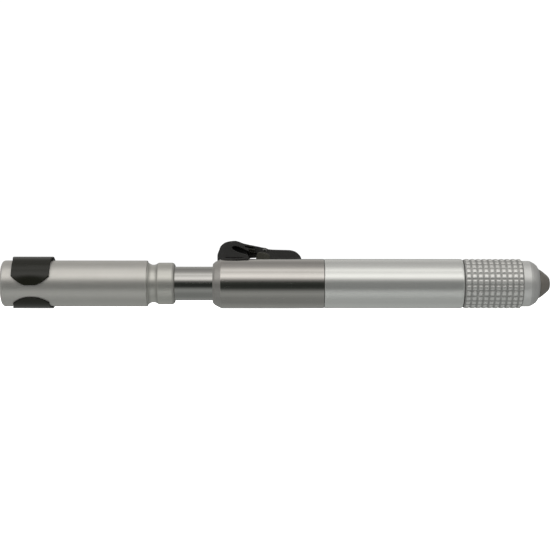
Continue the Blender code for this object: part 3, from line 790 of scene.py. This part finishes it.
# ---------------------------------------------------------------- bracket: spine
def bracket_spine():
    """Flat bar behind the pump, wider at both ends, with slots, pockets and screw holes."""
    left, right = span("bracket_spine")
    wide_left, wide_right, narrow = 6.5, 9.2, 5.4  # half heights
    outline = (
        arc(left + 1.5, -5.0, 1.5, 180, 270, 6)
        + [(-41.0, -wide_left), (-38.5, -narrow), (22.5, -narrow), (26.5, -wide_right)]
        + arc(right - 2.0, -7.2, 2.0, 270, 360, 6)
        + arc(right - 2.0, 7.2, 2.0, 0, 90, 6)
        + [(26.5, wide_right), (22.5, narrow), (-38.5, narrow), (-41.0, wide_left)]
        + arc(left + 1.5, 5.0, 1.5, 90, 180, 6)
    )
    spine = prism(outline, "Y", SPINE_FRONT, SPINE_BACK, "v_bracket_spine")
    before, beyond = SPINE_FRONT - 1, SPINE_BACK + 1
    cuts = []
    for x, recess in ((-32.0, 4.4), (32.0, 4.9)):
        # a through slot with a wider recess in front
        cuts.append(prism(stadium(x, 4.7, 2.7), "Y", before, beyond))
        cuts.append(prism(stadium(x, 6.9, recess), "Y", before, SPINE_FRONT + 2.6))
    # shallow pockets in the back: (left, right, end radius)
    for start, end, radius in (
        (-24.5, -13.6, 2.1), (-10.4, -6.0, 2.0), (6.0, 10.4, 2.0), (13.6, 22.5, 2.1),
    ):
        pocket = stadium((start + end) / 2, (end - start) / 2, radius)
        cuts.append(prism(pocket, "Y", SPINE_BACK - 1.2, beyond))
    cuts.append(drill(CLIP_SCREW_X, 0, [(before, 1.7)], beyond))
    cuts.append(prism(hexagon(CLIP_SCREW_X, 0, 3.4), "Y", SPINE_FRONT + 1.7, beyond))
    for _, x, z in LATCH_SCREWS:
        cuts.append(drill(x, z, [(before, 1.2), (SPINE_FRONT + 2.4, 1.8)], beyond, 24))
    combine(spine, cuts)
    bevelled(spine, 0.22, angle=50)
    finish_piece(spine, NYLON, "bracket", "bracket_spine", sharp=40)
    even = spine.modifiers.new("even", "WEIGHTED_NORMAL")
    even.keep_sharp, even.weight = True, 100


# ---------------------------------------------------------------- bracket: clip
CLIP_INNER = 9.46
CLIP_OUTER = 10.5
CLIP_SHIFT_Y, CLIP_SHIFT_Z = 0.3, 0.42  # centre of the outer circle


def clip_outer(angle, y, z, side):
    """The clip's outer radius in the direction (y, z)."""
    along = y * CLIP_SHIFT_Y + z * CLIP_SHIFT_Z
    shift_squared = CLIP_SHIFT_Y * CLIP_SHIFT_Y + CLIP_SHIFT_Z * CLIP_SHIFT_Z
    outer = along + math.sqrt(CLIP_OUTER**2 - shift_squared + along * along)
    degrees = math.degrees(angle)
    if degrees < 70:
        # the upper lobe's front is pressed nearly flat, with a fine ridge above
        flat = (9.95 + 0.5 * (abs(side) / 0.8) ** 2.5) / math.cos(angle)
        gap = outer - flat
        outer -= 0.5 * (gap + math.sqrt(gap * gap + 0.09))
        outer += 0.045 * math.exp(-(((degrees - 44.5) / 2.4) ** 2)) * smooth((side + 0.35) / 0.4)
    return outer


def clip_ring():
    """An open ring round the handle, ending in two rounded lobes at the front."""
    width_steps, round_steps, layers = 44, 300, 4
    centre_x = middle("handle_clip")
    grid = []
    for i in range(width_steps + 1):
        # side runs from -1 at the left edge to 1 at the right
        side = math.sin(math.pi / 2 * (2 * i / width_steps - 1))
        # degrees from the front over the top
        start = -3.9 + 21.8 * max(0.0, (abs(side) - 0.25) / 0.75) ** 1.6
        end = 324.7 - (20.5 if side < 0 else 17.5) * abs(side) ** 2.4
        row = []
        for j in range(round_steps + 1):
            part = j / round_steps
            part -= 0.018 * math.sin(2 * math.pi * part)
            angle = math.radians(start + (end - start) * part)
            y, z = -math.cos(angle), math.sin(angle)
            # narrower low at the front, wider over the back
            half = 7.66 - 0.34 * smooth((-z - 0.21) / 0.5) * smooth(-y / 0.3)
            half += 0.55 * smooth((y + 0.52) / 0.5)
            x = centre_x + half * side + 0.06
            # ends and sides thin out to a rounded lip
            edge = min(1.0, (1 - abs(side)) / 0.05, min(j, round_steps - j) / 3.0)
            lip = math.sqrt(max(0.0, 1 - (1 - edge) ** 2))
            thick = clip_outer(angle, y, z, side) - CLIP_INNER
            column = []
            for k in range(layers + 1):
                offset = (k / layers - 0.5) * thick * (0.68 + 0.32 * lip)
                radius = CLIP_INNER + thick / 2 + offset
                column.append(Vector((x, AXIS_Y + radius * y, AXIS_Z + radius * z)) * MM)
            row.append(column)
        grid.append(row)

    solid = bmesh.new()
    verts = {}

    def face(*corners):
        for i, j, k in corners:
            if (i, j, k) not in verts:
                verts[i, j, k] = solid.verts.new(grid[i][j][k])
        solid.faces.new([verts[corner] for corner in corners])

    for i in range(width_steps):
        for j in range(round_steps):
            for k in (0, layers):
                face((i, j, k), (i + 1, j, k), (i + 1, j + 1, k), (i, j + 1, k))
    for k in range(layers):
        for i in range(width_steps):
            for j in (0, round_steps):
                face((i, j, k), (i + 1, j, k), (i + 1, j, k + 1), (i, j, k + 1))
        for j in range(round_steps):
            for i in (0, width_steps):
                face((i, j, k), (i, j + 1, k), (i, j + 1, k + 1), (i, j, k + 1))
    return mesh_object(solid, "v_handle_clip")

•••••

To be done:
Write the material out again word for word.

Task response:
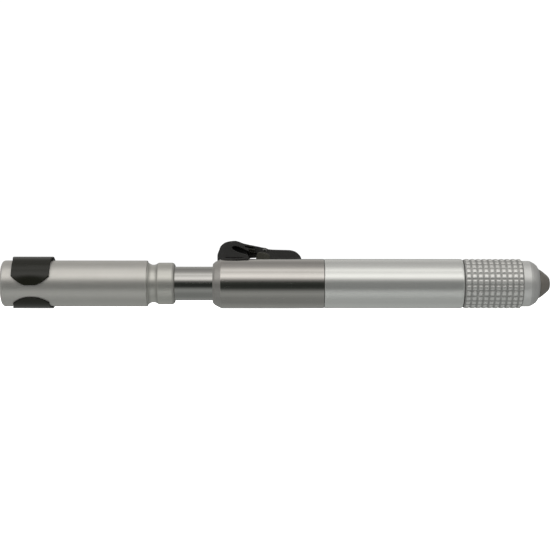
Continue the Blender code for this object: part 3, from line 790 of scene.py. This part finishes it.
# ---------------------------------------------------------------- bracket: spine
def bracket_spine():
    """Flat bar behind the pump, wider at both ends, with slots, pockets and screw holes."""
    left, right = span("bracket_spine")
    wide_left, wide_right, narrow = 6.5, 9.2, 5.4  # half heights
    outline = (
        arc(left + 1.5, -5.0, 1.5, 180, 270, 6)
        + [(-41.0, -wide_left), (-38.5, -narrow), (22.5, -narrow), (26.5, -wide_right)]
        + arc(right - 2.0, -7.2, 2.0, 270, 360, 6)
        + arc(right - 2.0, 7.2, 2.0, 0, 90, 6)
        + [(26.5, wide_right), (22.5, narrow), (-38.5, narrow), (-41.0, wide_left)]
        + arc(left + 1.5, 5.0, 1.5, 90, 180, 6)
    )
    spine = prism(outline, "Y", SPINE_FRONT, SPINE_BACK, "v_bracket_spine")
    before, beyond = SPINE_FRONT - 1, SPINE_BACK + 1
    cuts = []
    for x, recess in ((-32.0, 4.4), (32.0, 4.9)):
        # a through slot with a wider recess in front
        cuts.append(prism(stadium(x, 4.7, 2.7), "Y", before, beyond))
        cuts.append(prism(stadium(x, 6.9, recess), "Y", before, SPINE_FRONT + 2.6))
    # shallow pockets in the back: (left, right, end radius)
    for start, end, radius in (
        (-24.5, -13.6, 2.1), (-10.4, -6.0, 2.0), (6.0, 10.4, 2.0), (13.6, 22.5, 2.1),
    ):
        pocket = stadium((start + end) / 2, (end - start) / 2, radius)
        cuts.append(prism(pocket, "Y", SPINE_BACK - 1.2, beyond))
    cuts.append(drill(CLIP_SCREW_X, 0, [(before, 1.7)], beyond))
    cuts.append(prism(hexagon(CLIP_SCREW_X, 0, 3.4), "Y", SPINE_FRONT + 1.7, beyond))
    for _, x, z in LATCH_SCREWS:
        cuts.append(drill(x, z, [(before, 1.2), (SPINE_FRONT + 2.4, 1.8)], beyond, 24))
    combine(spine, cuts)
    bevelled(spine, 0.22, angle=50)
    finish_piece(spine, NYLON, "bracket", "bracket_spine", sharp=40)
    even = spine.modifiers.new("even", "WEIGHTED_NORMAL")
    even.keep_sharp, even.weight = True, 100


# ---------------------------------------------------------------- bracket: clip
CLIP_INNER = 9.46
CLIP_OUTER = 10.5
CLIP_SHIFT_Y, CLIP_SHIFT_Z = 0.3, 0.42  # centre of the outer circle


def clip_outer(angle, y, z, side):
    """The clip's outer radius in the direction (y, z)."""
    along = y * CLIP_SHIFT_Y + z * CLIP_SHIFT_Z
    shift_squared = CLIP_SHIFT_Y * CLIP_SHIFT_Y + CLIP_SHIFT_Z * CLIP_SHIFT_Z
    outer = along + math.sqrt(CLIP_OUTER**2 - shift_squared + along * along)
    degrees = math.degrees(angle)
    if degrees < 70:
        # the upper lobe's front is pressed nearly flat, with a fine ridge above
        flat = (9.95 + 0.5 * (abs(side) / 0.8) ** 2.5) / math.cos(angle)
        gap = outer - flat
        outer -= 0.5 * (gap + math.sqrt(gap * gap + 0.09))
        outer += 0.045 * math.exp(-(((degrees - 44.5) / 2.4) ** 2)) * smooth((side + 0.35) / 0.4)
    return outer


def clip_ring():
    """An open ring round the handle, ending in two rounded lobes at the front."""
    width_steps, round_steps, layers = 44, 300, 4
    centre_x = middle("handle_clip")
    grid = []
    for i in range(width_steps + 1):
        # side runs from -1 at the left edge to 1 at the right
        side = math.sin(math.pi / 2 * (2 * i / width_steps - 1))
        # degrees from the front over the top
        start = -3.9 + 21.8 * max(0.0, (abs(side) - 0.25) / 0.75) ** 1.6
        end = 324.7 - (20.5 if side < 0 else 17.5) * abs(side) ** 2.4
        row = []
        for j in range(round_steps + 1):
            part = j / round_steps
            part -= 0.018 * math.sin(2 * math.pi * part)
            angle = math.radians(start + (end - start) * part)
            y, z = -math.cos(angle), math.sin(angle)
            # narrower low at the front, wider over the back
            half = 7.66 - 0.34 * smooth((-z - 0.21) / 0.5) * smooth(-y / 0.3)
            half += 0.55 * smooth((y + 0.52) / 0.5)
            x = centre_x + half * side + 0.06
            # ends and sides thin out to a rounded lip
            edge = min(1.0, (1 - abs(side)) / 0.05, min(j, round_steps - j) / 3.0)
            lip = math.sqrt(max(0.0, 1 - (1 - edge) ** 2))
            thick = clip_outer(angle, y, z, side) - CLIP_INNER
            column = []
            for k in range(layers + 1):
                offset = (k / layers - 0.5) * thick * (0.68 + 0.32 * lip)
                radius = CLIP_INNER + thick / 2 + offset
                column.append(Vector((x, AXIS_Y + radius * y, AXIS_Z + radius * z)) * MM)
            row.append(column)
        grid.append(row)

    solid = bmesh.new()
    verts = {}

    def face(*corners):
        for i, j, k in corners:
            if (i, j, k) not in verts:
                verts[i, j, k] = solid.verts.new(grid[i][j][k])
        solid.faces.new([verts[corner] for corner in corners])

    for i in range(width_steps):
        for j in range(round_steps):
            for k in (0, layers):
                face((i, j, k), (i + 1, j, k), (i + 1, j + 1, k), (i, j + 1, k))
    for k in range(layers):
        for i in range(width_steps):
            for j in (0, round_steps):
                face((i, j, k), (i + 1, j, k), (i + 1, j, k + 1), (i, j, k + 1))
        for j in range(round_steps):
            for i in (0, width_steps):
                face((i, j, k), (i, j + 1, k), (i, j + 1, k + 1), (i, j, k + 1))
    return mesh_object(solid, "v_handle_clip")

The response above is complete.